Autre fait saillant du rapport : près de la moitié des images détectées sont liées à un service d’hébergement de fichiers exploité par un opérateur de télécommunications français — nommé Free —, propriété du groupe Iliad de Paris.

Les internautes qui veulent distribuer des images d’agressions pédosexuelles et des images préjudiciables ou violentes utilisent le service d’hébergement de Free pour stocker anonymement des fichiers sur l’internet et en diffuser par la suite les liens de téléchargement direct sur des forums en ligne, selon le CCPE.

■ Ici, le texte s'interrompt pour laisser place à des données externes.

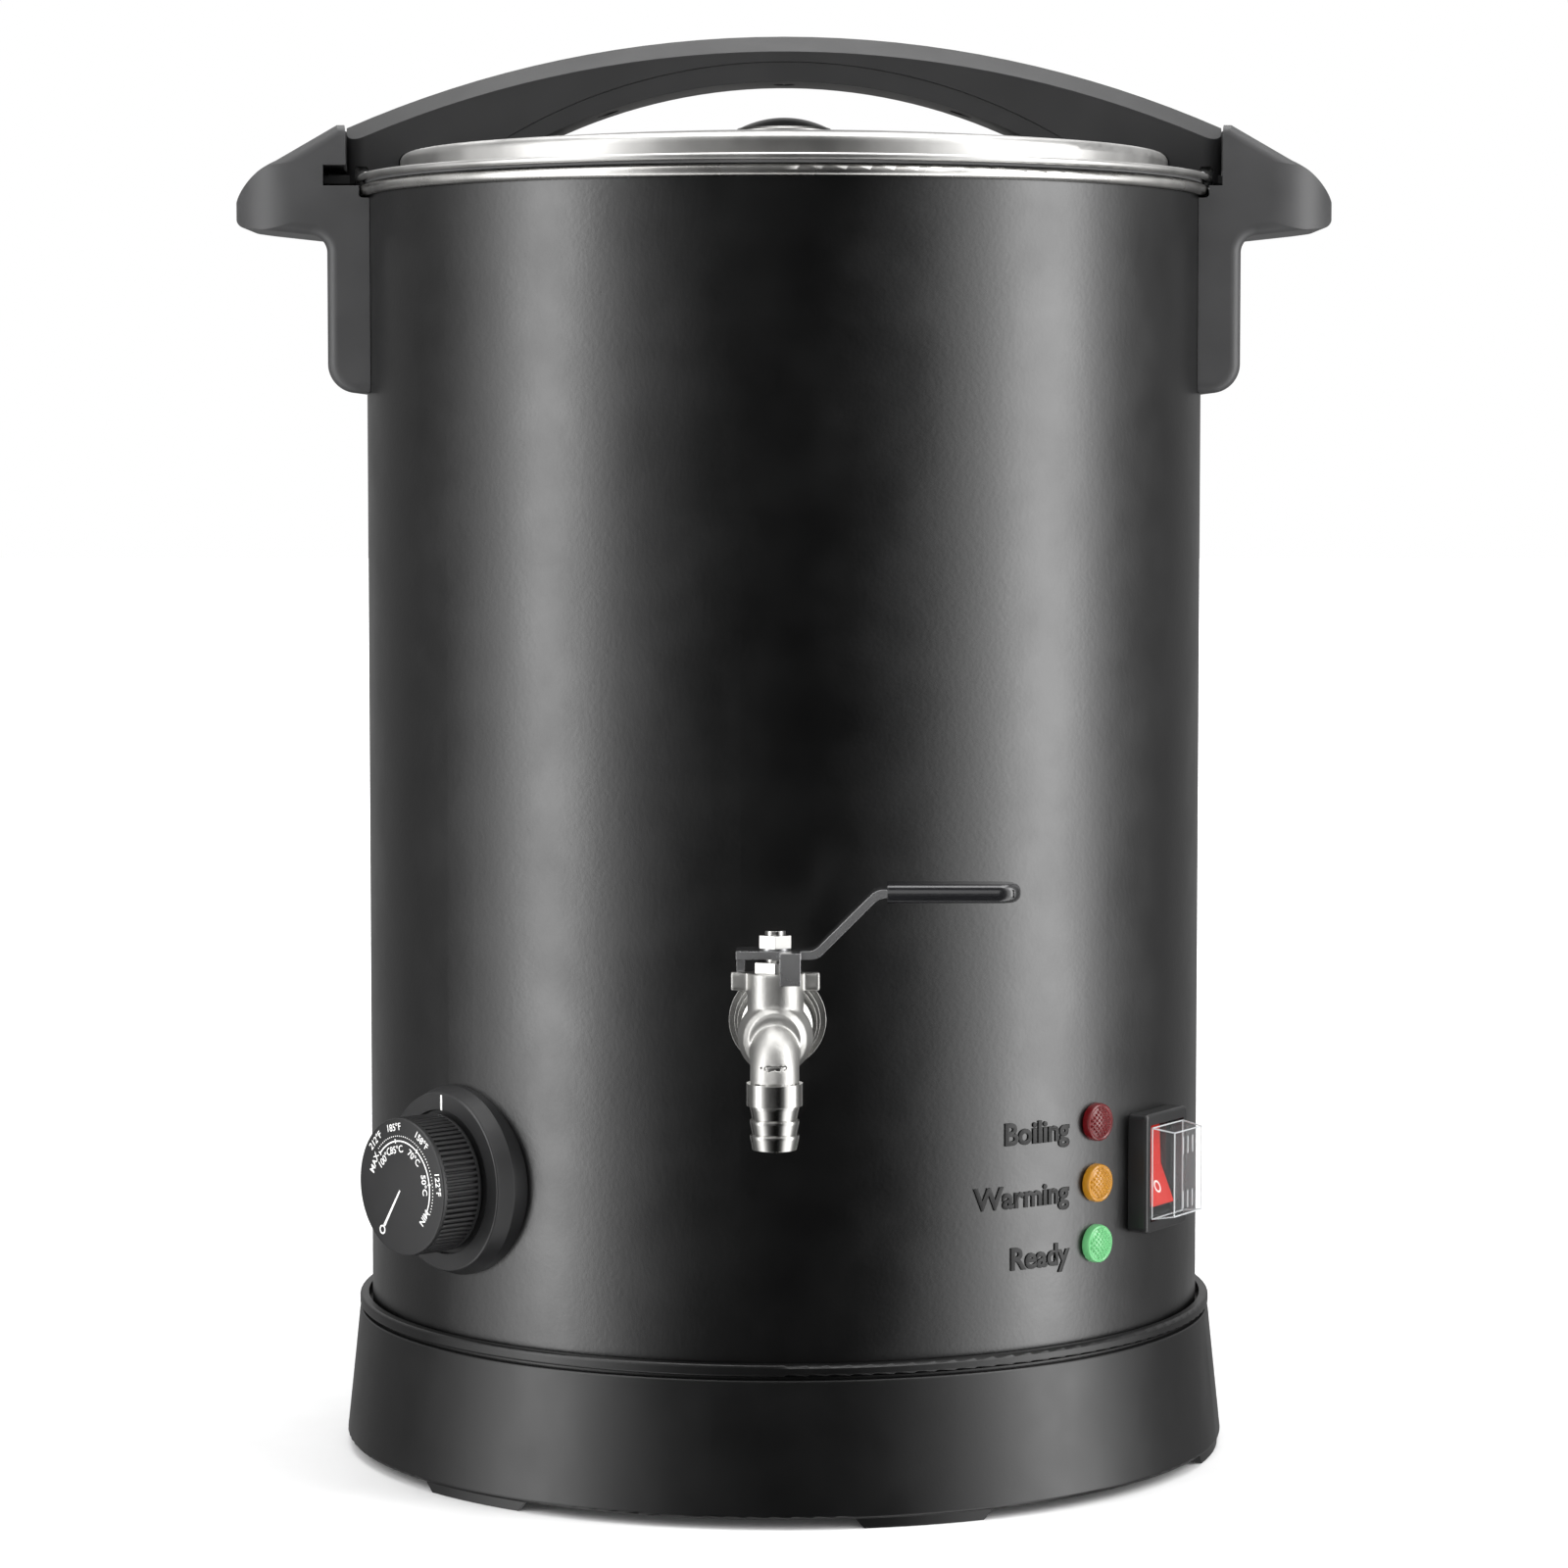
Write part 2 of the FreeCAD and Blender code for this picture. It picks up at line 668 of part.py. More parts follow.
# ---------------------------------------------------------------- drum and pot
def make_drum_shell():
    """Painted outer tube with its windows for the tap, dial, lamps, switch and mains inlet."""
    body = new_body("drum_shell")
    foot = "skirt_top + groove_height"
    profile = draw(
        new_sketch(body, "XZ_Plane"),
        ("drum_radius - shell_wall", foot),
        ("drum_radius", foot),
        ("drum_radius", "drum_top"),
        ("drum_radius - shell_wall", "drum_top"),
    )
    turn_about(body, "Revolution", profile)
    drum_hole(body, "tap_azimuth", "tap_height", "thread_radius + thread_gap")
    drum_hole(body, "dial_azimuth", "dial_height", "bushing_radius + fit_gap")
    for step in (-1, 0, 1):
        height = f"lamp_height + {step} * lamp_spacing"
        drum_hole(body, "lamp_azimuth", height, "lamp_body_radius + fit_gap")
    gap = " + 2 * fit_gap"
    drum_window(body, "switch_azimuth", "switch_height", "switch_width" + gap, "switch_tall" + gap)
    width = "inlet_body_width + 2 * fit_gap"
    drum_window(body, "inlet_azimuth", "inlet_height", width, "inlet_body_tall + 2 * fit_gap")
    for azimuth in ("90", "-90"):
        for height in ("handle_screw_low", "handle_screw_high"):
            drum_hole(body, azimuth, height, "handle_screw + fit_gap")


def make_inner_pot():
    """Spun stainless pot; its rolled rim rests on the drum's top edge."""
    body = new_body("inner_pot")
    outer = "pot_radius"
    inner = "pot_radius - pot_wall"
    foot = "pot_floor - pot_wall"
    top = "drum_top + rim_height"
    bead = "rim_height / 2"
    centre = f"rim_radius - {bead}"
    profile = draw(
        new_sketch(body, "XZ_Plane"),
        ("0", foot),
        (f"{outer} - pot_corner", foot, "pot_corner"),
        (outer, f"{foot} + pot_corner"),
        (outer, f"{top} - pot_wall"),
        (f"{centre} - sqrt(({bead})^2 - ({bead} - pot_wall)^2)", f"{top} - pot_wall", bead, "far"),
        (centre, top),
        (f"{inner} + rim_round", top, "rim_round"),
        (inner, f"{top} - rim_round"),
        (inner, f"{foot} + pot_corner", "-(pot_corner - pot_wall)"),
        (f"{outer} - pot_corner", "pot_floor"),
        ("0", "pot_floor"),
    )
    turn_about(body, "Revolution", profile)
    drum_hole(body, "tap_azimuth", "tap_height", "thread_radius + thread_gap")


def make_heater():
    """Heat plate, ring element with its two terminals, cut-out and sensing bulb under the pot."""
    plate_top = "pot_floor - pot_wall"
    plate_foot = "pot_floor - pot_wall - plate_thickness"
    plate = new_body("heat_plate")
    disc = draw_circle(new_sketch(plate, "XY_Plane", plate_top), ("0", "0"), "plate_radius")
    pad(plate, disc, "plate_thickness", back=True)

    element = new_body("heating_element")
    height = f"{plate_foot} - element_radius"
    ring = draw_circle(new_sketch(element, "XZ_Plane"), ("element_ring", height), "element_radius")
    turn_about(element, "Revolution", ring, angle="element_angle")
    for angle in ("0", "element_angle"):
        pin = new_sketch(element, "XY_Plane", height)
        place = (f"element_ring * cos({angle})", f"element_ring * sin({angle})")
        draw_circle(pin, place, "element_radius * 0.6")
        pad(element, pin, "20", back=True)

    cutout = new_body("thermal_cutout")
    can = draw_circle(new_sketch(cutout, "XY_Plane", plate_foot), ("0", "0"), "cutout_radius")
    pad(cutout, can, "9", back=True)
    for side in ("-", ""):
        tab = draw_box(new_sketch(cutout, "XY_Plane", f"{plate_foot} - 9"), "0.8", "4.8", (side + "5", "0"))
        pad(cutout, tab, "7", back=True)

    bulb = new_body("sensor_bulb")
    height = f"{plate_foot} - bulb_radius"
    rod = draw_circle(new_sketch(bulb, "YZ_Plane"), ("bulb_offset", height), "bulb_radius")
    pad(bulb, rod, "bulb_length", both=True)

    clip = new_body("bulb_clip")
    half = "bulb_radius + 1"
    strap = draw(
        new_sketch(clip, "YZ_Plane"),
        (f"bulb_offset - {half} - 6", plate_foot),
        (f"bulb_offset - {half} - 6", f"{plate_foot} - 1"),
        (f"bulb_offset - ({half})", f"{plate_foot} - 1"),
        (f"bulb_offset - ({half})", height, half),
        (f"bulb_offset + {half}", height),
        (f"bulb_offset + {half}", f"{plate_foot} - 1"),
        (f"bulb_offset + {half} + 6", f"{plate_foot} - 1"),
        (f"bulb_offset + {half} + 6", plate_foot),
    )
    pad(clip, strap, "10", both=True)
    seat = draw_circle(new_sketch(clip, "YZ_Plane"), ("bulb_offset", height), "bulb_radius")
    pocket(clip, seat, "12", both=True)
    mouth = new_sketch(clip, "YZ_Plane")
    draw_box(mouth, "bulb_radius * 2", "bulb_radius", ("bulb_offset", f"{plate_foot} - bulb_radius / 2"))
    pocket(clip, mouth, "12", both=True)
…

Projet Arachnid a ainsi détecté plus de 18 000 fichiers d’archives contenant collectivement près de 1,1 million de photos et de vidéos assimilables en apparence à des images d’abus pédosexuels ou à des images préjudiciables ou violentes. Ces fichiers étaient (ou, dans certains cas, sont toujours) hébergés directement sur le service public d’hébergement de fichiers de Free. Dans de nombreux cas, le robot d’exploration de Projet Arachnid a détecté des liens vers ces fichiers d’archives à plusieurs endroits, autant sur le web visible que sur des sites Tor (web clandestin).

La multiplicité de ces points d’accès aux fichiers d’archives fait en sorte que l’accessibilité des images d’agressions pédosexuelles et des images préjudiciables ou violentes sur les serveurs de Free se chiffre à plus de 2,7 millions d’images détectées, explique-t-on dans ce rapport.

Or, le CCPE affirme que malgré des demandes répétées, près de 3000 fichiers d’archives ayant fait l’objet de demandes de suppression de 2018 à 2020 étaient toujours publiquement accessibles. « Ça nous préoccupe sérieusement », insiste M. Morin, du CCPE.

La Presse a tenté, sans succès, d’obtenir une réaction du groupe français Iliad, mardi.

« Les gouvernements doivent intervenir et réglementer l’espace numérique et obliger les fournisseurs de services électroniques à rendre des comptes », insiste le porte-parole du CCPE.

Sur le web visible surtout

La grande majorité (97 %) des images d’agressions pédosexuelles détectées étaient physiquement hébergées sur le web visible (services d’hébergement d’images et de fichiers, forums et réseaux de diffusion de contenu, sites de pornographie adulte grand public et spécialisés).

En revanche, le web clandestin (des sites principalement hébergés à des adresses en .onion du réseau Tor) joue un rôle disproportionné en dirigeant les internautes vers des endroits du web visible où se trouvent de telles images, toujours selon ce rapport.

« Des communautés entières, fortes de l’anonymat que leur procure le réseau Tor, se rassemblent dans des forums où leurs membres s’échangent des informations concernant les images d’abus pédosexuels et d’autres activités clandestines, explique-t-on dans le rapport. On y discute souvent des endroits où trouver des images illégales et des moyens d’y accéder, de tutoriels et de manuels sur le conditionnement d’enfants et les abus pédosexuels, de chiffrement, de cybersécurité et de stratégies de destruction de preuves. »

Ceux qui distribuent de la pornographie juvénile vont opter pour des services d’hébergement gratuits qui ne collectent pas de données sur leurs utilisateurs. Ils y déposeront des fichiers d’archives (chiffrés et protégés par mot de passe) pouvant contenir des centaines de photos ou de vidéos. Ils se tourneront ensuite vers des forums du web clandestin, où ils publieront les liens et les mots de passe permettant de télécharger et d’ouvrir ces fichiers.